18. A data analysis method, comprising:
acquiring a plurality of items of subject data;
training a first training model by performing unsupervised learning on the items of subject data using a first data augmentation condition that is a condition related to a data augmentation conversion method, and generating a plurality of first feature vectors corresponding to the items of subject data;
generating a first clustering result by clustering the plurality of first feature vectors;
training a second training model by performing unsupervised learning on the items of subject data using a second data augmentation condition having a condition regarding the conversion method different from the first data augmentation condition, and generating a plurality of second feature vectors corresponding to the items of subject data; and
generating a comparison result by comparing the plurality of first feature vectors and the plurality of second feature vectors for each of a plurality of clusters based on the first clustering result.
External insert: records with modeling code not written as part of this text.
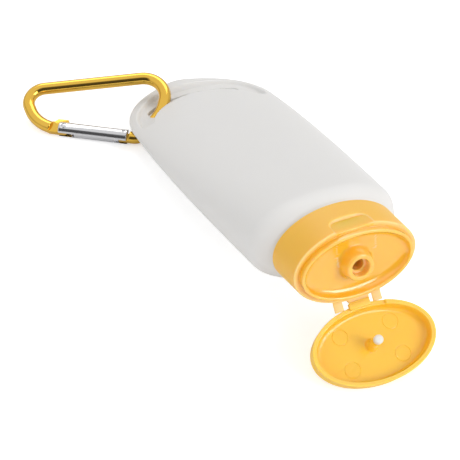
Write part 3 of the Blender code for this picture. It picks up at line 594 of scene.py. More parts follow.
def new_surface(name, inputs):
    return new_group(name, "ShaderNodeTree", inputs, (
        ("Colour", "Color"), ("Roughness", "Float"), ("Height", "Float")))


def finish_surface(nodes, links, **results):
    """Close a surface group with its colour, roughness and height."""
    sink = nodes.new("NodeGroupOutput")
    for label, result in results.items():
        links.new(result, sink.inputs[label])


def arithmetic(nodes, links, operation, *values):
    """A Math node fed with sockets or plain numbers."""
    node = nodes.new("ShaderNodeMath")
    node.operation = operation
    for socket, value in zip(node.inputs, values):
        if isinstance(value, (int, float)):
            socket.default_value = value
        else:
            links.new(value, socket)
    return node.outputs["Value"]


def mixed_colour(nodes, links, share, first, second):
    mix = nodes.new("ShaderNodeMix")
    mix.data_type = "RGBA"
    links.new(share, mix.inputs["Factor"])
    links.new(first, mix.inputs["A"])
    links.new(second, mix.inputs["B"])
    return mix.outputs["Result"]


def noise(nodes, links, vector, scale, detail):
    texture = nodes.new("ShaderNodeTexNoise")
    texture.inputs["Detail"].default_value = detail
    links.new(vector, texture.inputs["Vector"])
    links.new(scale, texture.inputs["Scale"])
    return texture.outputs["Fac"]


def mesh_value(nodes, label):
    """A node that reads what the mesh carries under this label."""
    reader = nodes.new("ShaderNodeAttribute")
    reader.attribute_name = label
    return reader


def surfaced_material(name, group, settings, carried, bump, grain):
    """A material whose colour, roughness and relief come from a shader group.

    carried names the mesh's value, and its kind, that feeds an input of the group; grain is the
    height of the relief in millimetres.
    """
    material, nodes, links = new_material(name)
    shader = nodes["Principled BSDF"]
    surface = nodes.new("ShaderNodeGroup")
    surface.node_tree = group
    set_inputs(surface, settings)
    for label, (value, kind) in carried.items():
        links.new(mesh_value(nodes, value).outputs[kind], surface.inputs[label])
    place = nodes.new("ShaderNodeTexCoord")
    relief = nodes.new("ShaderNodeBump")
    set_inputs(relief, {"Strength": bump, "Distance": grain * MM})
    join(links, (place, "Object", surface, "Vector"), (surface, "Colour", shader, "Base Color"),
         (surface, "Roughness", shader, "Roughness"), (surface, "Height", relief, "Height"),
         (relief, "Normal", shader, "Normal"))
    return material, nodes, links, shader


def moulded_group():
    """Moulded plastic: slow clouds in the colour, a paler painted light where the mesh carries it,
    fine grain, and polish.
    """
    group, nodes, links, source = new_surface("moulded_surface", (
        ("Vector", "Vector", (0, 0, 0)), ("Colour", "Color", (1, 1, 1, 1)),
        ("Cloud Colour", "Color", (1, 1, 1, 1)), ("Painted Light Colour", "Color", (1, 1, 1, 1)),
        ("Painted Light", "Float", 0.0), ("Cloud Scale", "Float", 40.0), ("Grain Scale", "Float", 2500.0),
        ("Polish", "Float", 0.0), ("Roughness", "Float", 0.4),
        ("Polished Roughness", "Float", 0.2), ("Roughness Spread", "Float", 0.05)))
    given = source.outputs
    cloud = noise(nodes, links, given["Vector"], given["Cloud Scale"], 3.0)
    grain = noise(nodes, links, given["Vector"], given["Grain Scale"], 2.0)
    body = mixed_colour(nodes, links, cloud, given["Colour"], given["Cloud Colour"])
    # Painted light: the paler colour stands for light through the plastic and for highlights
    colour = mixed_colour(nodes, links, given["Painted Light"], body, given["Painted Light Colour"])
    drop = arithmetic(nodes, links, "SUBTRACT", given["Polished Roughness"], given["Roughness"])
    level = arithmetic(nodes, links, "MULTIPLY_ADD", given["Polish"], drop, given["Roughness"])
    rough = arithmetic(nodes, links, "MULTIPLY_ADD", grain, given["Roughness Spread"], level)
    matt = arithmetic(nodes, links, "SUBTRACT", 1.0, given["Polish"])
    relief = arithmetic(nodes, links, "MULTIPLY", grain, matt)
    finish_surface(nodes, links, Colour=colour, Roughness=rough, Height=relief)
    return group


def moulded_material(name, colour, cloud_colour, painted_light_colour, roughness, polished=0.2, bump=0.08,
                     subsurface=0.3, radius=(1, 1, 1), depth=2.0, coat=0.0, specular=0.5):
    """A moulded plastic; depth is how far light spreads in it, in millimetres."""
    material, nodes, links, shader = surfaced_material(name, MOULDED, {
        "Colour": (*colour, 1), "Cloud Colour": (*cloud_colour, 1),
        "Painted Light Colour": (*painted_light_colour, 1), "Roughness": roughness, "Polished Roughness": polished,
    }, {"Polish": ("polish", "Fac"), "Painted Light": ("painted_light", "Fac")}, bump, MOULD_GRAIN)
    if coat:
        polish = mesh_value(nodes, "polish").outputs["Fac"]
        links.new(arithmetic(nodes, links, "MULTIPLY", polish, coat), shader.inputs["Coat Weight"])
    set_inputs(shader, {
        "Coat Roughness": 0.08, "Subsurface Weight": subsurface, "Subsurface Radius": radius,
        "Subsurface Scale": depth * MM, "Specular IOR Level": specular, "IOR": 1.5})
    return material


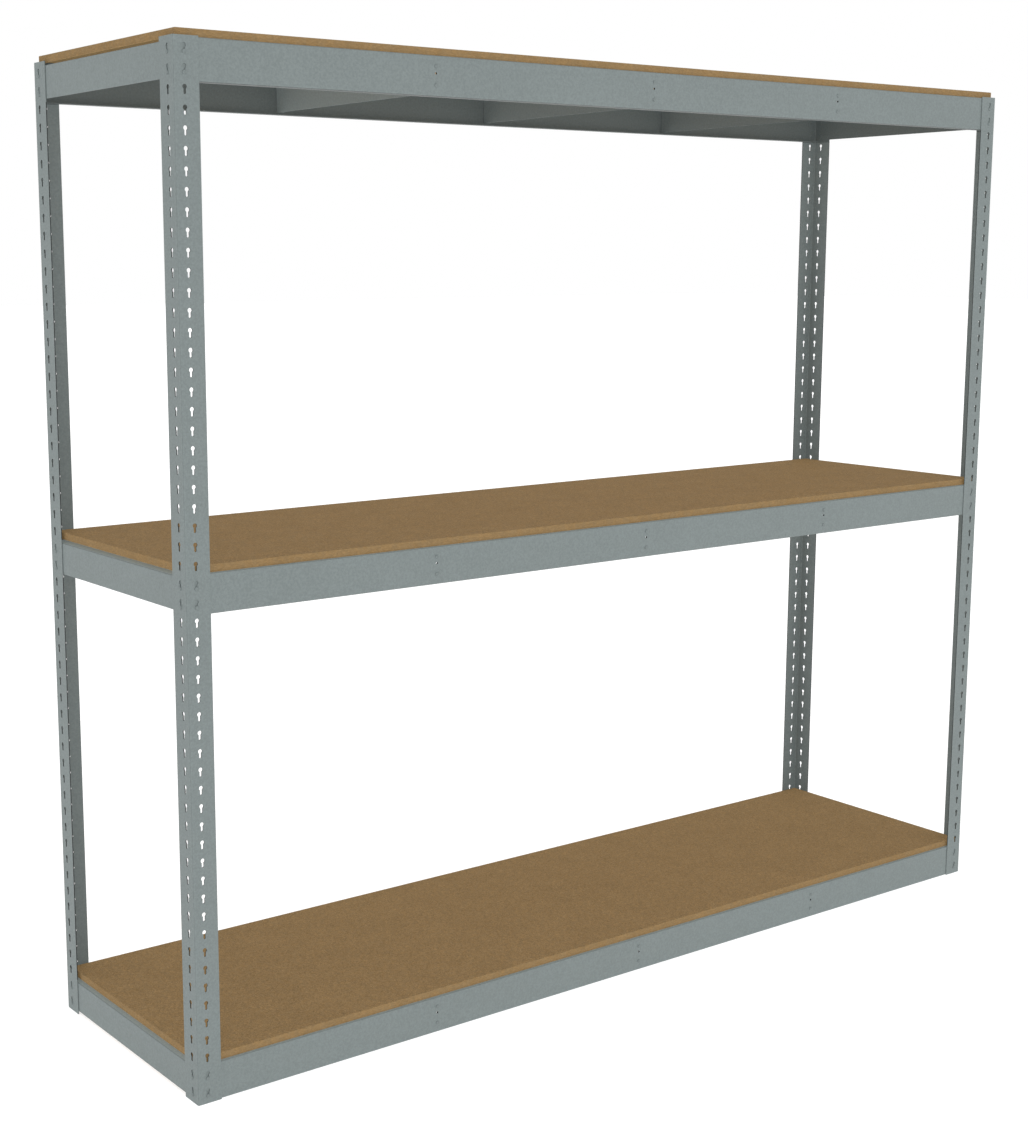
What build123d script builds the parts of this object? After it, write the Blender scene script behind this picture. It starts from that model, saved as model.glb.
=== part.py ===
from build123d import *
import os

# Boltless shelving unit: four keyhole angle posts, three levels of riveted
# beams that hook into them, deck supports from front to back, and loose boards.
# Millimetres. X runs along the width, Y from front to back, Z up.
# The origin is on the floor, midway between the ends and between front and back.

# Whole unit, over the outer faces of the posts
unit_width = 2456.0
unit_depth = 626.6
level_names = ["lower", "middle", "upper"]

# Sheet steel shared by posts, beams and supports
sheet = 1.9
fit_gap = 0.15              # between a beam and the post that it hangs on

# Posts: equal angles with a column of keyholes down each flange
post_height = 2142.5
post_flange = 54.9
post_bend = 3.2             # outside radius of the corner

# Keyholes: a round mouth that a rivet head passes, above a slot that holds its shank
keyhole_pitch = 38.1
keyhole_count = 56
keyhole_inset = 23.1        # from the post's corner to the column
mouth_radius = 4.6
slot_radius = 2.4
keyhole_drop = 11.8         # from the mouth's centre down to the slot's
first_mouth = 28.6          # above the post's foot

# Long beams, front and back: channels with both flanges turned inwards
floor_gap = 0.5             # under the lower pair, so that the posts carry the unit
long_beam_height = 82.55
long_beam_flange = 38.1     # the top one, which the deck lies on
long_beam_lip = 21.0        # the bottom one
long_beam_bend = 3.0
beam_end_gap = 15.5         # from the unit's end to the beam's end

# End beams, left and right: angles with a top flange turned inwards
end_beam_height = 69.85
end_beam_flange = 38.1
end_beam_rise = 6.4         # their lower edge above the long beams' underside

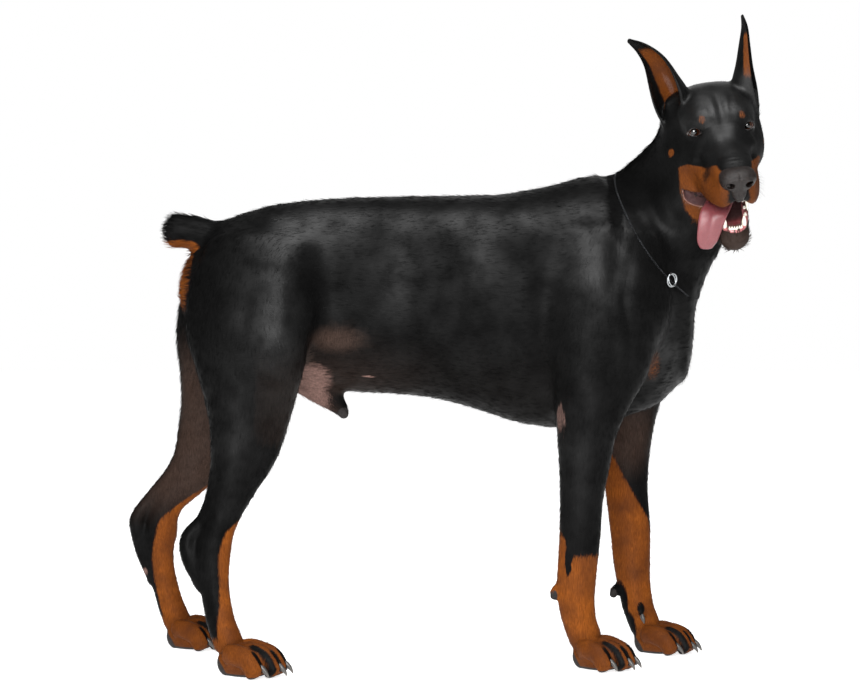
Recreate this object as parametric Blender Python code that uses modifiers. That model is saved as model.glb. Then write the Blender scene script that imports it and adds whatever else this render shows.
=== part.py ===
"""A life-size museum model of a standing doberman pinscher, its head turned to its right.

The animal is blended from tapering sweeps (trunk, neck, limbs, skull, muzzle), with soft swellings,
hollows and creases on them. Their union is remeshed, its vertices are settled on the blended
surface, and the result is thinned and parted into nodes with cuts of CUT. Eyes, nose, ears, teeth,
tongue, claws and chain are pieces of their own, each seated in a socket that clears it by CUT.

Axes: +X to where the dog faces, +Y to its left, +Z up, floor at z = 0. Metres.
"""

import copy
import math

import bpy
import numpy as np
from mathutils import Matrix, Vector

CUT = 0.0003  # gap between neighbouring pieces
SPINE_Z = 0.545  # height of the trunk's axis
EYES = np.array([0.417, -0.118, 0.783])  # point midway between the eyes
HEAD_YAW, HEAD_PITCH, HEAD_ROLL = map(math.radians, (7, 25, 8))
EYE_RADIUS = 0.0115
EYE_AT = (-0.0035, 0.0345, 0.002)  # in the head's frame, left eye
CHAIN_RADIUS, CHAIN_POINTS = 0.0019, 46
CHAIN_PLANE = ((0.338, 0.0, 0.630), (0.75, -0.30, 0.54))  # a point on it and its normal
RING_AT = (0.345, -0.089, 0.5675)
CHAIN_RING = (0.0095, 0.0014)  # ring's radius and wire radius
CLAW_RADIUS = 0.0044
WIDEST_BLEND = 0.048  # a little over the widest rounding between two forms
BODY_VOXEL, HEAD_VOXEL, PAW_VOXEL, NOSE_VOXEL = 0.0045, 0.0022, 0.0026, 0.0011
BODY_FACES, HEAD_FACES, PAW_FACES = 2500, 2500, 260

COAT = (0.012, 0.012, 0.013)
RUST = (0.30, 0.095, 0.025)
CLAW_GREY = (0.045, 0.042, 0.040)
EYE_BROWN = (0.035, 0.016, 0.008)
NOSE_BLACK = (0.018, 0.017, 0.018)
TONGUE_PINK = (0.62, 0.24, 0.26)
TOOTH = (0.78, 0.74, 0.64)
STEEL = (0.62, 0.62, 0.63)


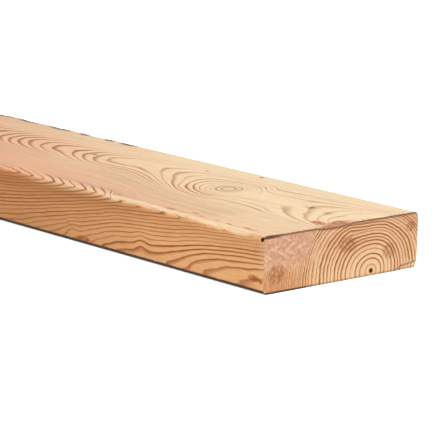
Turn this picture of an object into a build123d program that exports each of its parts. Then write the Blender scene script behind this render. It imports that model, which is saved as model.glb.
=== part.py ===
from build123d import *
import math
import os

# A dressed softwood plank, sawn from one log in one piece. It lies flat with its length along X,
# its wide faces level and its underside on Z = 0. The trimmed end that shows its rings is at +X.

# Dressed section and length as sold
thickness = 38.1
width = 139.7
length = 2438.4

# Planed rounding along the four long arrises
arris_radius = 3.2

# Where the pith comes out of the trimmed end, from the far edge and from the underside
pith_from_far_edge = 43.1
pith_height = 3.4
pith_pit_diameter = 2.0
pith_pit_depth = 2.5

# Pin hole in the near top arris, beside the trimmed end
pin_hole_diameter = 1.8
pin_hole_depth = 3.5
pin_hole_from_end = 2.3
pin_hole_below_top = 2.2

# Torn scoop in the top arris of the trimmed end, where the grain lifts beside a knot
scoop_from_far_edge = 78.0
scoop_width = 31.0
scoop_depth = 2.0

# Splinter broken out of the far bottom corner of the trimmed end by the saw
splinter_run = 19.0
splinter_heel = 2.8
splinter_heel_setback = 3.0
splinter_rise = 4.9
splinter_depth = 1.2

# Bark-edge nicks in the far top arris: distance from the trimmed end to the middle, and length
arris_nicks = [(332.0, 30.0), (378.0, 16.0), (411.0, 26.0), (450.0, 28.0)]
nick_depth = 1.5

end_x = length / 2
far_y = width / 2
near_y = -width / 2


def dish(middle, outwards, chord, depth):
    """A ball that cuts a round dish of that chord and depth, with its lowest point below middle."""
    radius = (chord**2 / 4 + depth**2) / (2 * depth)
    return Pos(*(middle + outwards * (radius - depth))) * Sphere(radius)


def dressed_stock():
    """The full length of the planed section, square at both sawn ends."""
    section = Plane.YZ * Pos(0, thickness / 2) * RectangleRounded(width, thickness, arris_radius)
    return extrude(section, amount=end_x, both=True)


def pith_pit():
    """The soft pith, shrunk back a little from the trimmed end."""
    drill = Cylinder(pith_pit_diameter / 2, 2 * pith_pit_depth, rotation=(0, 90, 0))
    return Pos(end_x, far_y - pith_from_far_edge, pith_height) * drill


def pin_hole():
    """A small round hole that goes into the near edge at the top arris."""
    drill = Cylinder(pin_hole_diameter / 2, 2 * pin_hole_depth, rotation=(90, 0, 0))
    return Pos(end_x - pin_hole_from_end, near_y, thickness - pin_hole_below_top) * drill


def torn_scoop():
    """A shallow dish across the arris between the top face and the trimmed end."""
    middle = Vector(end_x, far_y - scoop_from_far_edge, thickness)
    return dish(middle, Vector(0, 0, 1), scoop_width, scoop_depth)


def splinter():
    """The thin wedge that is missing along the bottom of the trimmed end."""
    outline = Polyline(
        (far_y - splinter_run, 0),
        (far_y - splinter_run + splinter_heel_setback, splinter_heel),
        (far_y, splinter_rise),
        (far_y, 0),
        close=True,
    )
    profile = Plane.YZ.offset(end_x) * make_face(outline)
    return extrude(profile, amount=splinter_depth, both=True)


def bark_nicks():
    """Shallow dishes along the far top arris, square to its rounding."""
    inset = arris_radius * (1 - math.sqrt(0.5))
    outwards = Vector(0, 1, 1).normalized()
    return [
        dish(Vector(end_x - distance, far_y - inset, thickness - inset), outwards, chord, nick_depth)
        for distance, chord in arris_nicks
    ]


def plank():
    """The whole plank as one solid."""
    wood = dressed_stock()
    for cut in [pith_pit(), pin_hole(), torn_scoop(), splinter(), *bark_nicks()]:
        wood -= cut
    return wood


os.makedirs("parts", exist_ok=True)
export_step(plank(), "parts/plank.step")
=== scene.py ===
import math

import bpy
from bpy.props import FloatProperty, FloatVectorProperty, PointerProperty
from mathutils import Matrix, Vector


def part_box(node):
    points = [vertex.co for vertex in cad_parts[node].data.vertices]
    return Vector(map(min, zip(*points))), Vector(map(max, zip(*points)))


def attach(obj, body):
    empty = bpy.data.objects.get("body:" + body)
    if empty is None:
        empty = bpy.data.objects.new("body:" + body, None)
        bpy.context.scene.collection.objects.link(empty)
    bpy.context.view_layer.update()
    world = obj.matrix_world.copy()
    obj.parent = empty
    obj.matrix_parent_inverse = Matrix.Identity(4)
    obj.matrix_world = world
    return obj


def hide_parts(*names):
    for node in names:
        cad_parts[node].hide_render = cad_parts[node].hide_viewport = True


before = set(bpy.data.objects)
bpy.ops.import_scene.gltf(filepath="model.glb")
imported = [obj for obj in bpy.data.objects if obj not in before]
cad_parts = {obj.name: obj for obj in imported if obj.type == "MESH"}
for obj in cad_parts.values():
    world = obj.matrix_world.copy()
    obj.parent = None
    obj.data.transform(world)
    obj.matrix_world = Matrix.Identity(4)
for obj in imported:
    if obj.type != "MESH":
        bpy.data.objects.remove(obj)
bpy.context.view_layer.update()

bl_info = {
    "name": "Sawn softwood plank",
    "version": (1, 0, 0),
    "blender": (4, 5, 0),
    "location": "3D View > Sidebar > Plank",
    "description": "Makes a dressed softwood plank whose grain is one ring model, and a stage for it",
    "category": "Object",
}

# The plank lies along X on the floor, with its far edge at +Y and the end that shows its rings at
# +X. The ring model counts in millimetres: u from that end inwards, y across and z up.
PLANK_LOW, PLANK_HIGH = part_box("plank")
PLANK_SIZE = PLANK_HIGH - PLANK_LOW
MM = 0.001

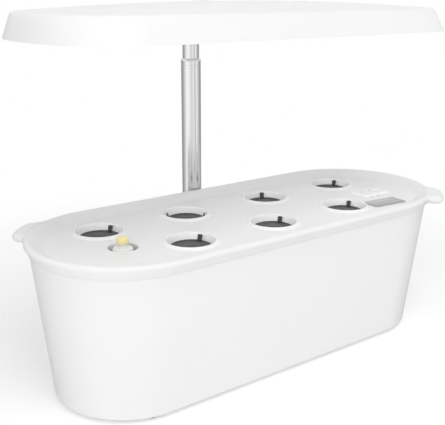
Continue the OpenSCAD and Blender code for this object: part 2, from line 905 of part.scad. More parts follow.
// The magnet rotor and the blades below it, turning on the shaft
module impeller() {
    placed() color("black")
        at(pump_at)
            difference() {
                union() {
                    translate([0, 0, motor_z - 1]) cylinder(r = rotor_r, h = rotor_h + 1);
                    translate([0, 0, motor_z - 1.6]) cylinder(r = blade_r, h = 1);
                    for (a = [0:60:300])
                        rotate([0, 0, a])
                            translate([shaft_r + 1, -0.6, motor_z - 1 - blade_h])
                                cube([blade_r - 3, 1.2, blade_h]);
                    translate([0, 0, motor_z - 1 - blade_h]) cylinder(r = shaft_r + 1.6, h = blade_h);
                }
                translate([0, 0, chamber_z]) cylinder(r = shaft_r + running_gap, h = 40);
            }
}

// The volute under the motor: intake below, outlet port at the side
module pump_cover() {
    h = motor_z - chamber_z;
    placed() color("dimgray")
        at(pump_at, chamber_z)
            difference() {
                union() {
                    cylinder(r = pump_r, h = h);
                    translate([outlet_gap - outlet_reach, 0, h / 2])
                        rotate([0, 90, 0]) cylinder(r = outlet_r, h = outlet_reach - 8);
                }
                translate([0, 0, 2]) cylinder(r = chamber_r, h = h);
                for (a = [0:90:270]) rotate([0, 0, a]) translate([4.5, 0, -1]) cylinder(r = 1.8, h = 4);
                translate([-outlet_reach, 0, h / 2])
                    rotate([0, 90, 0]) cylinder(r = outlet_bore_r, h = outlet_reach - 6);
            }
}

// The slotted intake cage
module strainer() {
    h = chamber_z - strainer_z;
    placed() color("dimgray")
        at(pump_at, strainer_z)
            difference() {
                cylinder(r = pump_r, h = h);
                translate([0, 0, strainer_t]) cylinder(r = pump_r - strainer_t, h = h);
                for (a = [0:30:150])
                    rotate([0, 0, a])
                        translate([-pump_r - 1, -1.2, 3]) cube([2 * pump_r + 2, 2.4, h - 6]);
            }
}

module pump_sponge() {
    placed() color("darkslategray")
        at(pump_at, strainer_z + strainer_t)
            ring(pump_r - strainer_t - 0.4, 7, chamber_z - strainer_z - strainer_t);
}

// The riser that throws the water back under the deck
module outlet_pipe() {
    h = motor_z - chamber_z;
    placed() color("white")
        at(pump_at - [outlet_reach, 0], chamber_z + h / 2)
            difference() {
                union() {
                    translate([0, 0, -6]) cylinder(r = 6, h = 12);
                    cylinder(r = outlet_r, h = outlet_top_z - chamber_z - h / 2);
                }
                cylinder(r = outlet_bore_r, h = 200);
                rotate([0, 90, 0]) cylinder(r = outlet_bore_r, h = 20);
                translate([outlet_gap, 0, 0]) rotate([0, 90, 0]) cylinder(r = outlet_r + 0.02, h = 20);
            }
}

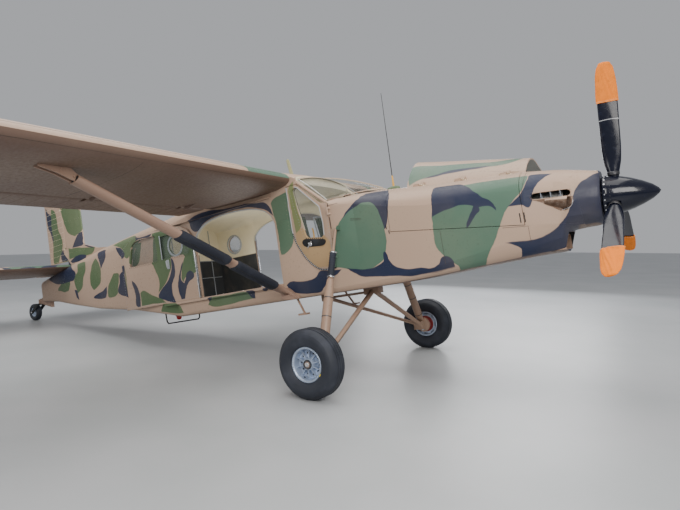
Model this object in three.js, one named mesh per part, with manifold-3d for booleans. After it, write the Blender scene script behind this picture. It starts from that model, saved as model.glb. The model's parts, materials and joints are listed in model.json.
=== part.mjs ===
// A high-wing utility transport plane with one turboprop engine and a tail wheel.
// Millimetres. The aircraft is drawn in its own axes, +X towards the nose, +Y to port and
// +Z up, with the origin on the ground line below the main axle. A last group then leans it
// back by the angle at which it parks on its tail wheel.

import * as THREE from 'three';
import { mergeVertices } from 'three/addons/utils/BufferGeometryUtils.js';
import Module from 'manifold-3d';

const wasm = await Module();
wasm.setup();

// Driving dimensions
const PARKED_ANGLE = 10.1;
const SEAT_GAP = 0.3;
const CARVE_GAP = 0.4;
const SIDES = 20;

const FLOOR_Z = 1210;
const CARGO_FLOOR = { rear: -2990, front: -800, half: 575, rise: 4 };
const CABIN_HALF = 630;
const REAR_BULKHEAD_X = -3000;
const FIREWALL_X = 650;
const ROOF_FRONT_X = -420;
const COWL_SKIN = 14;

const SEMI_SPAN = 7565;
const CHORD = 1900;
const WING_LE_X = -490;
const WING_LE_Z = 2466;
const INCIDENCE = 2.4;
const DIHEDRAL = 1;
const WING_THICKNESS = 0.15;
const WING_CAMBER = 0.03;
const WING_CUT = 1350;
const FLAP_SPLIT = 3500;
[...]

19. A non-transitory computer-readable storage medium storing a program for causing a computer execute processing comprising:
acquiring a plurality of items of subject data;
training a first training model by performing unsupervised learning on the items of subject data using a first data augmentation condition that is a condition related to a data augmentation conversion method, and generating a plurality of first feature vectors corresponding to the items of subject data;
generating a first clustering result by clustering the plurality of first feature vectors;
training a second training model by performing unsupervised learning on the items of subject data using a second data augmentation condition having a condition regarding the conversion method different from the first data augmentation condition, and generating a plurality of second feature vectors corresponding to the items of subject data; and
generating a comparison result by comparing the plurality of first feature vectors and the plurality of second feature vectors for each of a plurality of clusters based on the first clustering result.